Where did the smell of disinfectant go?

There seems to be a growing fear among the British population that MRSA (Methicillin Resistant Staphylococcus Aureus) is reaching epidemic proportions. The subject is covered in an article entitled Private Hospitals Don’t Get MRSA by James Bartholemew in today’s Sunday Telegraph. (Sorry I can’t do links yet.) In particular he states:

The danger of getting MRSA is, above all, a risk affecting patients of the NHS. Officially the number of people infected by MRSA in the bloodstream - the dangerous place to get it - is about 7,600 a year. But this is a minimum. It is possible for someone to die of MRSA without a post-mortem test to discover whether it was the cause of death. Even if we take this minimum, though, how does it compare with the private sector?

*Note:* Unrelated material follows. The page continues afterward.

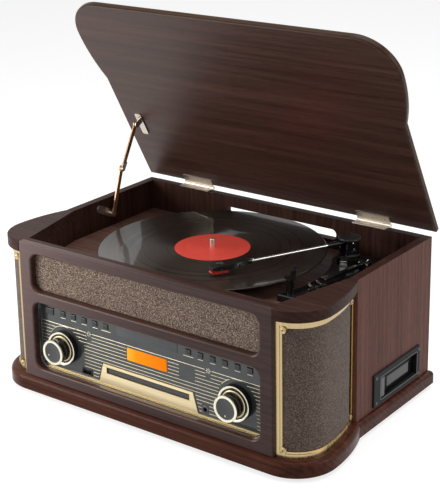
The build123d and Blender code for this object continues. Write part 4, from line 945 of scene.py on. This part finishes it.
silver_tube = brass("silver_tube", (0.86, 0.84, 0.80), 0.16, (120, 120, 900))
arm = made_from("tonearm", silver_tube)
paint(arm, gloss_black, lambda middle, facing: not 0.0325 < along(middle) < 0.1395)
paint(arm, chrome, lambda middle, facing: abs((middle - arm_foot).dot(arm_side)) > 0.0098
      and along(middle) < 0.02)
tube_way = (along_arm * 150 + Vector((0, 0, -3.5))).normalized()
collar = turned("arm_collar", mm((1.8, 137), (2.5, 137), (2.7, 137.3), (2.7, 138.1), (2.4, 138.3),
                (2.4, 138.7), (2.7, 138.9), (2.7, 139.8), (1.8, 140), (1.8, 137)), arm_foot,
                tube_way, chrome, 32)
lift_root = arm_foot + along_arm * 0.186 + Vector((0, 0, -0.0042))
finger_lift = swept_lines("finger_lift", [[
    lift_root - arm_side * out - Vector((0, 0, drop))
    for out, drop in ((0.0072, 0), (0.011, 0), (0.0145, 0.0002), (0.0165, 0.0008))]], 0.0007,
    gloss_black)
for part in (collar, finger_lift):
    fasten(part, "tonearm")
stylus_red = plastic("stylus_red", (0.60, 0.030, 0.014), 0.2)
cartridge = made_from("cartridge", stylus_red)
paint(cartridge, gloss_black, lambda middle, facing: middle.z > base + 0.1747)
cheek_seat = arm_foot - arm_side * 0.01 - along_arm * 0.001 - Vector((0, 0, 0.0085))
crosshead_screws("pivot_screws", [(cheek_seat, -arm_side)], 0.0016, chrome, "arm_pivot")
bridge_steel = brass("bridge_steel", (0.78, 0.77, 0.74), 0.2)
bridge = slab("lift_bridge", [(-5, 0), (5, 0), (5, 6), (3.4, 7.6), (-3.4, 7.6), (-5, 6)],
              lambda x, z: at(150 + x * 0.94, 233.4 + x * 0.34, 153.6 + z),
              Vector((-0.0004, 0.0011, 0)), bridge_steel, 0.0002)
fasten(bridge, "cabinet")
made_from("cue_lever", gloss_black, 0.0002)
lever_turn = radians(257.9)
lever_back = -Vector((cos(lever_turn), sin(lever_turn), 0))
ring_middle, ring_radius = at(176, 243, 161) + lever_back * 0.0068, 0.0033
lever_ring = swept_lines("lever_ring", [[
    ring_middle + lever_back * ring_radius * cos(turn * pi / 12)
    + Vector((0, 0, ring_radius * sin(turn * pi / 12))) for turn in range(25)]], 0.00055, chrome)
fasten(lever_ring, "cue_lever")
switch_black = plastic("switch_black", (0.012, 0.012, 0.012), 0.2)
for name, x, y in (("speed_switch", 164, 141), ("autostop_switch", 168, 157)):
    pin = at(x, y, 0)
    lever = made_from(name, switch_black)
    paint(lever, chrome, lambda middle, facing: hypot(middle.x - pin.x, middle.y - pin.y) > 0.0088)

# ================================================================ lid
# One board with the outline of the crown: a dark straight-grained veneer on both faces, painted
# redder towards the middle, and a lighter band of the same wood round its rounded edge.
lid_angle = radians(61)
lid_up = Vector((0, sin(lid_angle), cos(lid_angle)))
lid_back = Vector((0, cos(lid_angle), -sin(lid_angle)))
lid_wood = veneer("lid_wood", (0.038, 0.015, 0.010), (0.060, 0.025, 0.018), (0.090, 0.040, 0.028),
                  shift=(0.3, 0.6, 0.1), sheen=0.38, haze=0.4)
soft_colour_patch(lid_wood, (0.115, 0.020, 0.012), (0.06, 0.06, 0.37), (0.24, 0.16, 0.16), 0.75)
edge_wood = veneer("edge_wood", (0.030, 0.012, 0.005), (0.055, 0.024, 0.011), (0.085, 0.040, 0.020),
                   shift=(0.2, 0.1, 0.4), sheen=0.3, haze=0.12)
lid = made_from("lid", lid_wood, 0.002)
paint(lid, edge_wood, lambda middle, facing: abs(facing.dot(lid_up)) < 0.9)

# ================================================================ hinges
# Two nickel butt hinges, each with five knuckles on a pin, three screws in the lid's leaf and
# three in the cabinet's.
hinge_nickel = brass("hinge_nickel", (0.68, 0.62, 0.54), 0.34, (3, 3, 3))
made_from("lid_hinge_leaves", hinge_nickel)
made_from("cabinet_hinge_leaves", hinge_nickel)
hinge_x, screw_places = 146, (-18, 0, 18)
for side, name in ((-1, "left"), (1, "right")):
    seats = [(at(side * hinge_x + x, 317.2, 189.35) - lid_back * 0.0092 + lid_up * 0.0006,
              -lid_up) for x in screw_places]
    crosshead_screws(name + "_lid_hinge_screws", seats, 0.0019, hinge_nickel, "lid")
    seats = [(at(side * hinge_x + x, 308, 188.75), Vector((0, 0, 1))) for x in screw_places]
    crosshead_screws(name + "_cabinet_hinge_screws", seats, 0.0019, hinge_nickel, "cabinet")

# ================================================================ lid stay
# A folding stay on the left: two copper-plated links that meet at a knuckle with a nickel clip,
# one riveted to a bracket on the wall and the other to a bracket under the lid.
stay_copper = brass("stay_copper", (0.46, 0.27, 0.16), 0.42)
made_from("stay_upper_link", stay_copper, 0.0002)
made_from("stay_lower_link", stay_copper, 0.0002)
made_from("stay_lid_bracket", hinge_nickel, 0.0002)
made_from("stay_wall_bracket", hinge_nickel, 0.0002)
knuckle, link_way = at(-211.9, 225.42, 226.69), Vector((0, 0.4720, 0.8816))
link_across = Vector((0, link_way.z, -link_way.y))
clip = slab("knuckle_clip", rounded_box(8.6, 9, 1.5), lambda x, y: knuckle + (link_across * x
            + link_way * (y + 6.5)) / 1000, Vector((0.0009, 0, 0)), hinge_nickel, 0.0002)
stud = turned("knuckle_stud", mm((0, 0), (3.9, 0), (3.9, 1.2), (3.2, 1.7), (0, 1.8)), knuckle,
              (1, 0, 0), hinge_nickel, 32)
for part in (clip, stud):
    fasten(part, "stay_upper")

# ================================================================ rear
# The back board is screwed on all round. Its socket plate has two line sockets with coloured
# rings, the aerial socket and the two-pin mains inlet.
steel_screw = brass("steel_screw", (0.50, 0.50, 0.50), 0.3, (900, 900, 60))
crosshead_screws("back_screws", [(at(x, 314, z), Vector((0, 1, 0))) for x, z in (
    (-208, 12), (-70, 8), (70, 8), (208, 12), (-208, 95), (208, 95), (-208, 178), (208, 178))],
    0.0030, steel_screw, "cabinet")
made_from("rear_socket_plate", socket_black, 0.0002)
crosshead_screws("plate_screws", [(at(-110 + x, 316, 48 + z), Vector((0, 1, 0)))
                 for x in (-68, 68) for z in (-25, 25)], 0.0026, steel_screw, "cabinet")
ring_red = plastic("ring_red", (0.55, 0.02, 0.015), 0.35)
ring_white = plastic("ring_white", (0.75, 0.75, 0.72), 0.35)
for name, x, z, inner, finish in (("line_ring_white", -70, 58, 4.2, ring_white),
                                  ("line_ring_red", -70, 38, 4.2, ring_red),
                                  ("aerial_ring", -110, 48, 4.7, chrome)):
    ring = turned(name, mm((inner, 1.9), (inner + 1.8, 1.9), (inner + 1.8, 3.0), (inner + 1.2, 3.6),
                  (inner, 3.6), (inner, 1.9)), at(x, 314, z), (0, 1, 0), finish, 40)
    fasten(ring, "cabinet")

BMI Healthcare is one of the biggest private hospital groups in the UK, with 47 hospitals. During the course of a year, the group has a quarter of a million in-patients and three-quarters of a million out-patient visits. How many patients in BMI hospitals have acquired MRSA in the blood? None. In fact, over the years, the company has "never" had such a case.

My own view is that the problem has several causes. They include a government which is more than happy to point the blame at the personal hygiene of doctors and nurses and a nursing profession which is institutionally programmed to see itself as the passive victim of governmental parsimony. These problems are compounded by a management system which long ago forgot the distinction between management and leadership. None of them seem to be asking “Why the NHS?”

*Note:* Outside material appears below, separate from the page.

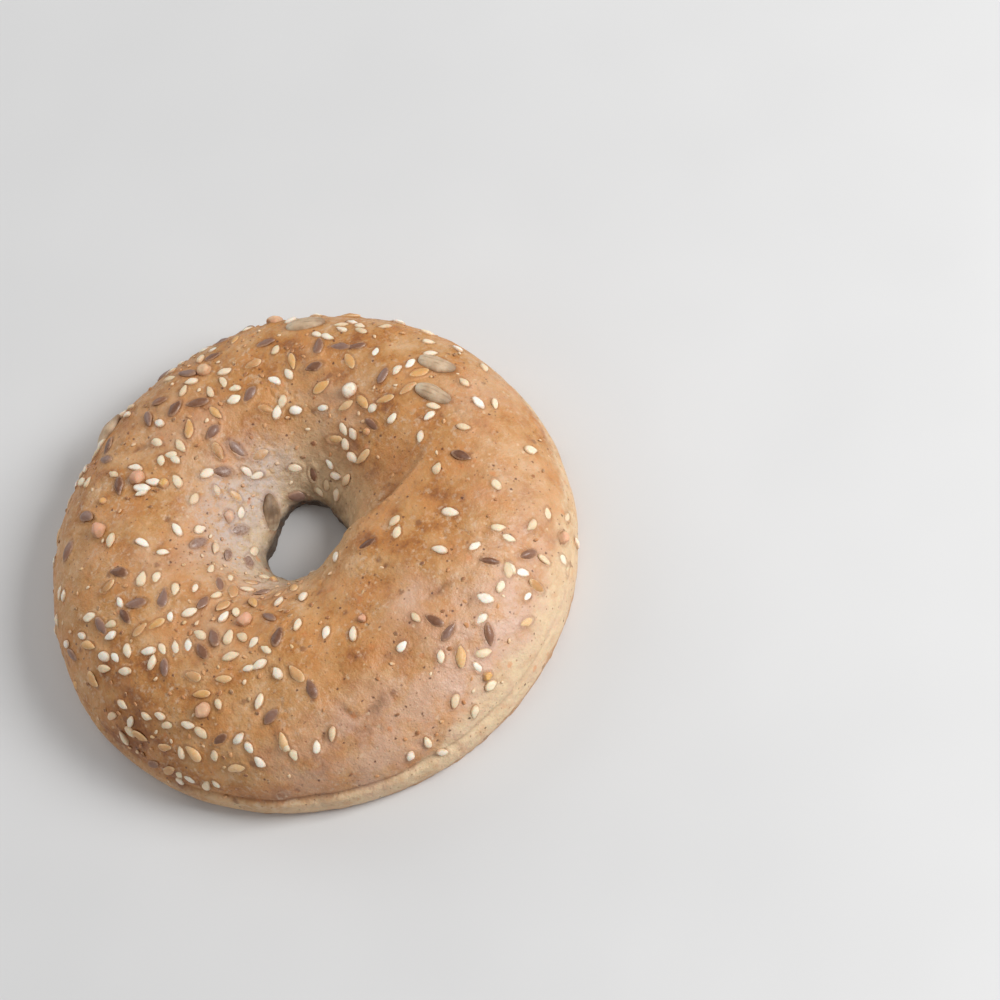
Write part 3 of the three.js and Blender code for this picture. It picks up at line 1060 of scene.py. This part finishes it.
def zoned(n, base, flour):
    """The crust's zones over its own colour, each on top of those before it; the near-black bottom of the
    hole and much of the marks are painted shade, and the pink zone is partly painted sheen.
    """
    uneven = n.spread(n.noise(2.4, 4, 0.6), 0.3, 0.62, 0.35, 1)
    patchy = n.spread(n.noise(5, 5, 0.6), 0.38, 0.56, 0.35, 1)
    stain = n.spread(n.noise(2.2, 5, 0.65), 0.48, 0.6, 0, 0.4)
    for share, strength, tint in (
        # The pink zone, partly painted sheen
        (n.read("pink"), patchy, colour(208, 171, 148)),
        (n.read("wall"), 0.8, colour(208, 188, 154)),
        (n.read("wall"), stain, colour(132, 98, 68)),
        (n.read("ridge"), uneven, colour(200, 166, 120)),
        (flour, 0.88, colour(200, 185, 177)),
        (n.read("lip"), uneven, colour(221, 195, 158)),
        (n.read("toasted"), uneven, colour(178, 126, 80)),
        # Near-black painted shade at the bottom of the hole
        (n.read("painted_hole_shade"), 0.92, colour(62, 44, 32)),
        # The marks' dark colour: painted shade in creases, pits, the groove and beside the seeds, and
        # dark flecks of the crust
        (n.read("mark"), 0.9, colour(120, 70, 40)),
    ):
        base = n.mix(n.math("MULTIPLY", share, strength, clamp=True), base, tint)
    return base


def crust_material():
    """Browned crust: golden with orange and pinkish clouds, the pink partly painted sheen, bran specks,
    flour, painted shade in the hollows and a fine satin skin.
    """
    n = Nodes("crust")
    flour = n.math("MULTIPLY", n.read("flour"), n.spread(n.noise(1.6, 6, 0.75), 0.4, 0.54, 0.15, 1))
    n.put(n.shader.inputs["Base Color"], bran(n, zoned(n, browning(n), flour)))
    rough = n.spread(n.noise(2.2, 3), 0.3, 0.7, 0.42, 0.6)
    rough = n.math("ADD", rough, n.math("MULTIPLY", flour, 0.25))
    n.put(n.shader.inputs["Roughness"], rough)
    skin = n.math("ADD", n.noise(0.5, 2, 0.5), n.math("MULTIPLY", n.noise(1.6, 3, 0.55), 3))
    n.bump(skin, 0.13)
    return n.finish(Subsurface_Weight=0.08, Subsurface_Scale=0.0015)


def bran(n, base):
    """Specks of bran over a base colour, from fine dark dots to flakes, and a few pale grains."""
    for spacing, radius, share, strength, tint in (
        (1.2, 0.25, 0.5, 0.6, colour(124, 78, 50)),
        (2.3, 0.36, 0.55, 0.85, colour(94, 56, 38)),
        (5.5, 0.9, 0.5, 0.6, colour(126, 80, 52)),
        (2.1, 0.45, 0.35, 0.45, colour(228, 200, 166)),
        (4.4, 0.8, 0.4, 0.5, colour(204, 126, 68)),
    ):
        base = n.mix(n.math("MULTIPLY", n.specks(spacing, radius, share), strength), base, tint)
    return base


def crumb_material():
    """The cut crumb: beige, darker down its pores with painted shade, with the crust's brown line round
    it.
    """
    n = Nodes("crumb")
    # Painted shade: the deeper in a pore, the darker
    tint = n.ramp(
        n.spread(n.read("pore"), 0.1, 3.2),
        [
            (0.0, colour(216, 197, 177)),
            (0.35, colour(198, 172, 142)),
            (1.0, colour(152, 118, 84)),
        ],
    )
    tint = n.mix(n.spread(n.noise(1.2, 5, 0.65), 0.35, 0.7, 0, 0.4), tint, colour(196, 166, 132))
    tint = n.mix(n.spread(n.read("rim"), 1.6, 0.4, 0, 0.8), tint, colour(172, 124, 80))
    tint = n.mix(n.math("MULTIPLY", n.specks(2.2, 0.3, 0.25), 0.6), tint, colour(130, 92, 66))
    n.put(n.shader.inputs["Base Color"], tint)
    n.put(n.shader.inputs["Roughness"], n.spread(n.noise(1, 3), 0.3, 0.7, 0.75, 0.95))
    n.bump(n.noise(0.45, 4, 0.7), 0.25)
    return n.finish(Subsurface_Weight=0.12, Subsurface_Scale=0.0015)


def dusting(n):
    """How far flour hides a seed's own colour."""
    return n.math("MULTIPLY", n.read("dust"), n.spread(n.noise(0.7, 4, 0.7), 0.4, 0.6, 0.1, 0.55))


def reach(n):
    """How far from a seed's middle a point is, from 0 to 0.5 at its rim."""
    squares = [n.math("POWER", n.read(name), 2) for name in ("along", "across")]
    return n.math("SQRT", n.math("ADD", *squares))


def seed_material(name, tones, rim, rough, depth, **constants):
    """A seed's coat: a tone of its own, a rim of another that is partly painted shade on sesame and a
    painted highlight on brown flax, with a faint grain along it.
    """
    n = Nodes(name)
    own = n.math("ADD", n.read("tone"), n.spread(n.noise(0.6, 3), 0.3, 0.7, -0.12, 0.12), clamp=True)
    tint = n.ramp(own, [(i / (len(tones) - 1), tone) for i, tone in enumerate(tones)])
    uneven = n.spread(n.noise(0.5, 2), 0.3, 0.7, -0.05, 0.05)
    # The rim at the seed's outline: partly its own edge, partly painted shade on the sesame and a painted
    # highlight on the brown flax
    edge = n.spread(n.math("ADD", reach(n), uneven), 0.34, 0.47)
    tint = n.mix(n.math("MULTIPLY", edge, 0.85), tint, rim)
    tint = n.mix(dusting(n), tint, colour(208, 192, 182))
    n.put(n.shader.inputs["Base Color"], tint)
    n.put(n.shader.inputs["Roughness"], n.spread(n.noise(0.8, 2), 0.3, 0.7, rough, rough + 0.15))
    n.bump(n.noise(0.3, 3), depth)
    return n.finish(**constants)


def kernel_material():
    """Hulled sunflower kernels: grey-beige with darker stripes along them, with painted shade on them
    inside the hole.
    """
    n = Nodes("kernel")
    stripes = n.math("SINE", n.math("MULTIPLY", n.read("across"), 24))
    streak = n.math("MULTIPLY", n.spread(stripes, 0, 1), n.spread(n.noise(1.8, 3), 0.4, 0.6))
    tint = n.ramp(n.noise(1.6, 4), [(0.3, colour(204, 178, 148)), (0.7, colour(182, 152, 120))])
    tint = n.mix(n.math("MULTIPLY", streak, 0.6), tint, colour(140, 112, 86))
    tint = n.mix(n.spread(n.read("along"), 0.25, 0.5, 0, 0.75), tint, colour(126, 96, 70))
    # Painted shade on the kernels inside the hole, darkest in their middles
    cloudy = n.spread(n.noise(2, 3), 0.36, 0.6, 0.45, 0.85)
    shaded = n.math("MULTIPLY", cloudy, n.spread(reach(n), 0.2, 0.48, 1, 0.5))
    tint = n.mix(n.math("MULTIPLY", n.read("dark"), shaded), tint, colour(92, 70, 50))
    broken = n.spread(n.noise(1.2, 3), 0.35, 0.55, 0.3, 0.8)
    pale = n.math("MULTIPLY", n.spread(n.read("along"), -0.26, -0.44), broken)
    tint = n.mix(pale, tint, colour(206, 192, 166))
    n.put(n.shader.inputs["Base Color"], tint)
    n.put(n.shader.inputs["Roughness"], n.spread(n.noise(1, 2), 0.3, 0.7, 0.5, 0.65))
    n.bump(n.noise(0.6, 3), 0.08)
    return n.finish(Subsurface_Weight=0.1, Subsurface_Scale=0.001)


def seed_coat(kind):
    """The material of a kind of seed."""
    if kind == "kernel":
        return kernel_material()
    tones, rim, rough, depth, settings = COATS[kind]
    return seed_material(kind, [colour(*tone) for tone in tones], colour(*rim), rough, depth, **settings)


def all_seeds(seeds, frames):
    """One piece for each kind of seed."""
    pieces = []
    for name, kind, tones, cuts in SEED_PIECES:
        shape = drop_shape(*SEED_SHAPES[kind])
        pieces.append(seed_piece(name, kind, seeds, frames, shape, seed_coat(kind), tones, cuts))
    return pieces


# Floor, light and camera

# Half the floor's side, in millimetres
FLOOR_HALF = 4000

# Each light's direction from +X towards +Y, its elevation, its side in metres and its power
LIGHTS = {"key": (-30, 40, 0.42, 7.2), "helper": (105, 25, 0.6, 2), "fill": (175, 20, 0.6, 0.6)}
LIGHT_DISTANCE = 0.9
SKY_STRENGTH = 0.36


def floor_material():
    """Plain pale floor, slightly uneven in tone."""
    n = Nodes("floor")
    tint = n.ramp(n.noise(60, 2), [(0.3, colour(216, 216, 216)), (0.7, colour(220, 220, 220))])
    n.put(n.shader.inputs["Base Color"], tint)
    return n.finish(Roughness=0.8)


def make_floor():
    """A wide floor under the bagel."""
    corners = FLOOR_HALF * np.array([[-1, -1, 0], [1, -1, 0], [1, 1, 0], [-1, 1, 0]])
    floor = make_mesh("floor", corners, np.array([[0, 1, 2, 3]]))
    floor.data.materials.append(floor_material())


def area_light(name, azimuth, elevation, size, watts):
    """A soft square light that looks at the bagel."""
    light = bpy.data.lights.new(name, "AREA")
    light.size = size
    light.energy = watts
    obj = bpy.data.objects.new(name, light)
    a, e = math.radians(azimuth), math.radians(elevation)
    away = Vector((math.cos(a) * math.cos(e), math.sin(a) * math.cos(e), math.sin(e)))
    obj.location = away * LIGHT_DISTANCE
    obj.rotation_mode = "QUATERNION"
    obj.rotation_quaternion = away.to_track_quat("Z", "Y")
    bpy.context.scene.collection.objects.link(obj)


def make_lights():
    """A large soft key on the right, weak lights behind and on the left, and an even pale sky."""
    for name, (azimuth, elevation, size, watts) in LIGHTS.items():
        area_light(name, azimuth, elevation, size, watts)
    world = bpy.data.worlds.new("sky")
    world.use_nodes = True
    background = world.node_tree.nodes["Background"]
    background.inputs["Color"].default_value = (1, 1, 1, 1)
    background.inputs["Strength"].default_value = SKY_STRENGTH
    bpy.context.scene.world = world


# The photo's view: the bagel's middle lies at this pixel, seen from this elevation, turned by this roll
PHOTO_SIZE = 1000
MIDDLE_PIXEL = (319.14, 570.51)
PIXELS_PER_MM = 4.78
VIEW_ELEVATION = 59.5
VIEW_ROLL = 32
VIEW_DISTANCE = 900
SENSOR_WIDTH = 36


def make_camera():
    """A long lens that sees the bagel as the photo does."""
    elevation, roll = math.radians(VIEW_ELEVATION), math.radians(VIEW_ROLL)
    back = Vector((0, -math.cos(elevation), math.sin(elevation)))
    level_up = Vector((0, math.sin(elevation), math.cos(elevation)))
    right = math.cos(roll) * Vector((1, 0, 0)) - math.sin(roll) * level_up
    up = math.sin(roll) * Vector((1, 0, 0)) + math.cos(roll) * level_up
    across = (PHOTO_SIZE / 2 - MIDDLE_PIXEL[0]) / PIXELS_PER_MM
    above = (MIDDLE_PIXEL[1] - PHOTO_SIZE / 2) / PIXELS_PER_MM
    ring_middle = Vector((*RING_SHIFT, 0))
    eye = ring_middle + back * VIEW_DISTANCE
    aim = ring_middle + right * across + up * above
    back = (eye - aim).normalized()
    right = up.cross(back).normalized()
    up = back.cross(right)
    data = bpy.data.cameras.new("camera")
    data.sensor_width = SENSOR_WIDTH
    data.lens = SENSOR_WIDTH * VIEW_DISTANCE * PIXELS_PER_MM / PHOTO_SIZE
    data.clip_start = 0.05
    data.clip_end = 20
    camera = bpy.data.objects.new("camera", data)
    camera.matrix_world = Matrix.Translation(eye * MM) @ Matrix((right, up, back)).transposed().to_4x4()
    bpy.context.scene.collection.objects.link(camera)
    bpy.context.scene.camera = camera


def main():
    """Builds every piece, the floor, the lights and the camera."""
    seeds = lay_out_seeds()
    frames = seed_frames(seeds)
    for piece in [bread(seeds, frames)] + all_seeds(seeds, frames):
        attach(piece, "root")
        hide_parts("bagel")
    make_floor()
    make_lights()
    make_camera()
    bpy.context.scene.view_settings.view_transform = "Standard"


main()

When I started nursing in 1982 hospitals had a distinctive smell of disinfectant. Where did it go?

Sunday, July 25, 2004

I hate computers.

I really, really, really hate computers. There's just so much about them that I don't understand. Every computer course I've ever done has either treated me like an idiot, (This is the screen, this is the keyboard etc) or assumed a vast level of knowledge that I just don't have. It's probably not computers I hate, just the feeling very, very stupid. Working for the NHS I can apply to study for the European Driving Licence in Computing (or some such nonsense), which apparently any NHS employee can ask to study regardless of whether they are a director or a cleaner. Who says the NHS wastes money. I'm instinctively skeptical of anything with the word European in the title, but it might be time to swallow my pride and give it a go. Meanwhile does anybody have any idea how to download my picture into my profile, or how to set up a list of favorite links?

Saturday, July 24, 2004

EU Referendum

I'm still playing around with the site, learning what I can do and what I can't. I did think this was quite interseting though.

Why this site is called the Salisbury Pages

Lord Salisbury was British Prime Minister at the end of the 19th century, the golden age of laissez faire government. He was quoted as saying (something like) "Governments should do nothing, for when ever they do anything they invariably get it wrong". It was rare wisdom from a statesman and todays politicians would do well to learn from it!

My first day as a blogger

I've just spent most of this afternoon trying to set up this blog site. It's quite a learning curve bacause I'm not as computer literate as I'd like. Still conservatism is as much about moving with the times as holding onto the past.

Today I entered my profile (which will probably get changed), failed to download a photo of myself and swore a lot. Tomorrow I hope will be better.